▶ _Stored data_
╭──
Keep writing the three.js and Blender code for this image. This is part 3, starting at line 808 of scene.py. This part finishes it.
╰──
╭──
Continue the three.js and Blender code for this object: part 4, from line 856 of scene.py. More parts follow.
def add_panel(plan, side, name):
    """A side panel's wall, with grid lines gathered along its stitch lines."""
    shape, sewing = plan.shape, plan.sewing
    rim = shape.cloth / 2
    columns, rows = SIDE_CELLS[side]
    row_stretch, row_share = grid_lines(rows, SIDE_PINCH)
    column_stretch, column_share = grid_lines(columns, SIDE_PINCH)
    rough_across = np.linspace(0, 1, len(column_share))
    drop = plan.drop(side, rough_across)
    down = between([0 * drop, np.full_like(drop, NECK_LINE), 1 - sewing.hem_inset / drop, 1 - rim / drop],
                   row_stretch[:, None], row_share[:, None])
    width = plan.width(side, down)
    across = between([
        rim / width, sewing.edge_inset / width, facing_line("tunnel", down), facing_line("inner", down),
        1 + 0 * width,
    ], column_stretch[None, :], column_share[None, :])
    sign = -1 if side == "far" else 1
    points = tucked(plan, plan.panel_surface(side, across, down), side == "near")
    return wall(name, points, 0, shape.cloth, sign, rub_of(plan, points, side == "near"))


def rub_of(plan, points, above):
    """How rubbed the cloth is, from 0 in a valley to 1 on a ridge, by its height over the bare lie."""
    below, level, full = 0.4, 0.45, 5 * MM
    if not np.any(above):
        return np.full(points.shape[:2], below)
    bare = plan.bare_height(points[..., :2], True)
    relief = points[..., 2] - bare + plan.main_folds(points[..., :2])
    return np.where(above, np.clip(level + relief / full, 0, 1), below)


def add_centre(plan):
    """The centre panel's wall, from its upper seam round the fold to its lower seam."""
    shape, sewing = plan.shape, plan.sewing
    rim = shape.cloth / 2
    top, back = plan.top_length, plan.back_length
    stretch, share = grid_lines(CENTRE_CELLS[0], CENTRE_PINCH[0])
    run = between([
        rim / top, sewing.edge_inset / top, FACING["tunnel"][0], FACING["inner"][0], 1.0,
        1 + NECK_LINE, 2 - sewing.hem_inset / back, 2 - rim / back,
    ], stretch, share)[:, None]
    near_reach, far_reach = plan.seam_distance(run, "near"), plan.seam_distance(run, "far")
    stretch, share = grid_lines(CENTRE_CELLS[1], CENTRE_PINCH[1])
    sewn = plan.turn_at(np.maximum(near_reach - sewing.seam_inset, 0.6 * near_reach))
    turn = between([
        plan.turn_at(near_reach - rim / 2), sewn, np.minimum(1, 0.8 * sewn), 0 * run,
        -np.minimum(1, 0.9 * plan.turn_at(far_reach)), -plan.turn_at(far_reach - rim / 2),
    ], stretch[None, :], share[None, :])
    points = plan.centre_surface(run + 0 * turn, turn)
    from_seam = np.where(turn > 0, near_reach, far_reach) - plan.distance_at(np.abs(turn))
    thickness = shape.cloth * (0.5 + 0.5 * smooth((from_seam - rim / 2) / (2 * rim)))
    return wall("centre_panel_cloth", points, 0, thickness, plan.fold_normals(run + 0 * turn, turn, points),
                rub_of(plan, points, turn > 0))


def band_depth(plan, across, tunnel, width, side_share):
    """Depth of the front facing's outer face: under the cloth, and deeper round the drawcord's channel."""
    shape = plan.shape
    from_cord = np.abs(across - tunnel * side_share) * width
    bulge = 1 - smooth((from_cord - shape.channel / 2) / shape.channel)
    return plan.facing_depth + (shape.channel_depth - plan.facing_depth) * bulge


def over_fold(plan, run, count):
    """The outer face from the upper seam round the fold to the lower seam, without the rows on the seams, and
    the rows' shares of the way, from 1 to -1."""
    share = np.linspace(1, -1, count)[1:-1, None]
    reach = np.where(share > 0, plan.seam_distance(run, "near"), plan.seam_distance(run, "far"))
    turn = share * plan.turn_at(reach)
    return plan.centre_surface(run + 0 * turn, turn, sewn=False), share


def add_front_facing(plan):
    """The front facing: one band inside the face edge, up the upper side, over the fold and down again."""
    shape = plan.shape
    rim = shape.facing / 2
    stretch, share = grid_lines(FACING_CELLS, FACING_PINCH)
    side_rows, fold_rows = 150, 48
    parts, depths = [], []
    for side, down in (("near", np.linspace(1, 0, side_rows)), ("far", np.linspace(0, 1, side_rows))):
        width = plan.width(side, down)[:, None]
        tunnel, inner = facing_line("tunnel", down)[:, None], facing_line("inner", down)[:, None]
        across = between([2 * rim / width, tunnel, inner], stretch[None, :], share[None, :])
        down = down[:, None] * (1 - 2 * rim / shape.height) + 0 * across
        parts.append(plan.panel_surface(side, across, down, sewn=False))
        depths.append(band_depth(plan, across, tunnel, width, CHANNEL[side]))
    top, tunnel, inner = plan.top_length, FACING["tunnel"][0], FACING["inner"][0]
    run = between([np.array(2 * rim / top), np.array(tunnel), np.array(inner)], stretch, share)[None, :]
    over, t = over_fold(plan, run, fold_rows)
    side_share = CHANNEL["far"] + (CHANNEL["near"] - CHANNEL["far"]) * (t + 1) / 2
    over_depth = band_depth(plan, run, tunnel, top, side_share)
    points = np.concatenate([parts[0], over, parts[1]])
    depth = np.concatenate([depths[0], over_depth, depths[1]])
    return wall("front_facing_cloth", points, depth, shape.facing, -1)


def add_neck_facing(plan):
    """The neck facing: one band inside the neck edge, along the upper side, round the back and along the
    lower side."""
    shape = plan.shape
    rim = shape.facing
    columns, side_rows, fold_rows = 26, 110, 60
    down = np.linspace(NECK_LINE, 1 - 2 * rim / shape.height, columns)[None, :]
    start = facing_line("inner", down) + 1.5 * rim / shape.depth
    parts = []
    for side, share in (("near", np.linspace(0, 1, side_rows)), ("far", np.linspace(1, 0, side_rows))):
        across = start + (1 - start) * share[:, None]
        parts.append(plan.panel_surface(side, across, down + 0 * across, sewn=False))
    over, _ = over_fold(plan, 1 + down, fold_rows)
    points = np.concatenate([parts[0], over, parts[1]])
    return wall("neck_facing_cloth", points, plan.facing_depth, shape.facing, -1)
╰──
▶ _Your instructions_
Quote nothing but the lines that run from the line containing "Continue the three.js" through the line containing "return np.where(above, np.clip(level", keeping both of them word for word.

▶ _Reply_
Continue the three.js and Blender code for this object: part 4, from line 856 of scene.py. More parts follow.
def add_panel(plan, side, name):
    """A side panel's wall, with grid lines gathered along its stitch lines."""
    shape, sewing = plan.shape, plan.sewing
    rim = shape.cloth / 2
    columns, rows = SIDE_CELLS[side]
    row_stretch, row_share = grid_lines(rows, SIDE_PINCH)
    column_stretch, column_share = grid_lines(columns, SIDE_PINCH)
    rough_across = np.linspace(0, 1, len(column_share))
    drop = plan.drop(side, rough_across)
    down = between([0 * drop, np.full_like(drop, NECK_LINE), 1 - sewing.hem_inset / drop, 1 - rim / drop],
                   row_stretch[:, None], row_share[:, None])
    width = plan.width(side, down)
    across = between([
        rim / width, sewing.edge_inset / width, facing_line("tunnel", down), facing_line("inner", down),
        1 + 0 * width,
    ], column_stretch[None, :], column_share[None, :])
    sign = -1 if side == "far" else 1
    points = tucked(plan, plan.panel_surface(side, across, down), side == "near")
    return wall(name, points, 0, shape.cloth, sign, rub_of(plan, points, side == "near"))


def rub_of(plan, points, above):
    """How rubbed the cloth is, from 0 in a valley to 1 on a ridge, by its height over the bare lie."""
    below, level, full = 0.4, 0.45, 5 * MM
    if not np.any(above):
        return np.full(points.shape[:2], below)
    bare = plan.bare_height(points[..., :2], True)
    relief = points[..., 2] - bare + plan.main_folds(points[..., :2])
    return np.where(above, np.clip(level + relief / full, 0, 1), below)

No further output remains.